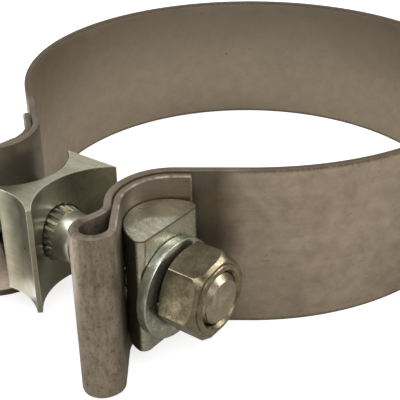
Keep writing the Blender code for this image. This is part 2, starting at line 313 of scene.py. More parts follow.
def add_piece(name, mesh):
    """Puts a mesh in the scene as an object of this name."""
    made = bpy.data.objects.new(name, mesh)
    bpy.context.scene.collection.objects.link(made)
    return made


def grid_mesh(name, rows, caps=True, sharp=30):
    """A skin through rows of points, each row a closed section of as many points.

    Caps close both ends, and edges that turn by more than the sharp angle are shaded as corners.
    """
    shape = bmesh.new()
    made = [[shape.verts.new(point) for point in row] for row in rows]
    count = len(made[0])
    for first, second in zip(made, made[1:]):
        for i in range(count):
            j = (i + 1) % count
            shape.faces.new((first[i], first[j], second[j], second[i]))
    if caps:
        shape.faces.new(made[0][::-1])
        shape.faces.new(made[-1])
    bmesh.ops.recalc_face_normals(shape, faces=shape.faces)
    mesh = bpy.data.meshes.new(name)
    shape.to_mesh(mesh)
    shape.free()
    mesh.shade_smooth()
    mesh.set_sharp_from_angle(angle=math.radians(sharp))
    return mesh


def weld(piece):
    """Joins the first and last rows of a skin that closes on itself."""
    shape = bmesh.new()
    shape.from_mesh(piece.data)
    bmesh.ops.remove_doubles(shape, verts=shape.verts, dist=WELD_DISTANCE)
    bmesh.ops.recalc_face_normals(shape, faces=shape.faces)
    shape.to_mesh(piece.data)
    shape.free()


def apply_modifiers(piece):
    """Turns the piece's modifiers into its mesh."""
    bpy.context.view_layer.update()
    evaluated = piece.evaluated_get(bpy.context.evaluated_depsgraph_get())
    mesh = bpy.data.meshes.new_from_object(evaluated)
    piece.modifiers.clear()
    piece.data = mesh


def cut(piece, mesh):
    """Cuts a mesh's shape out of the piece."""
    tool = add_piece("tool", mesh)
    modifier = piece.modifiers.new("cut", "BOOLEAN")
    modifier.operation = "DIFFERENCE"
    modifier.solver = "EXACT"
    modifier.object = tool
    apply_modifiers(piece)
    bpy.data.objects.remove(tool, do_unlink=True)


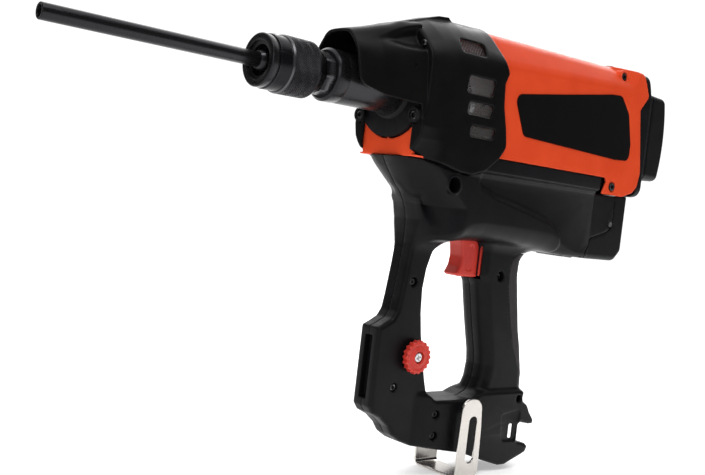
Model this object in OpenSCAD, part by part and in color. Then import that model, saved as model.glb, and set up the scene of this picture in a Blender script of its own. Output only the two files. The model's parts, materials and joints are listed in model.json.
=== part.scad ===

▬▬▬▬▬▬▬▬▬▬

THE TASK:
Begin at the line containing "Model this object" and reproduce each line through the end of the records above.

RESPONSE TO THIS EXERCISE:
Model this object in OpenSCAD, part by part and in color. Then import that model, saved as model.glb, and set up the scene of this picture in a Blender script of its own. Output only the two files. The model's parts, materials and joints are listed in model.json.
=== part.scad ===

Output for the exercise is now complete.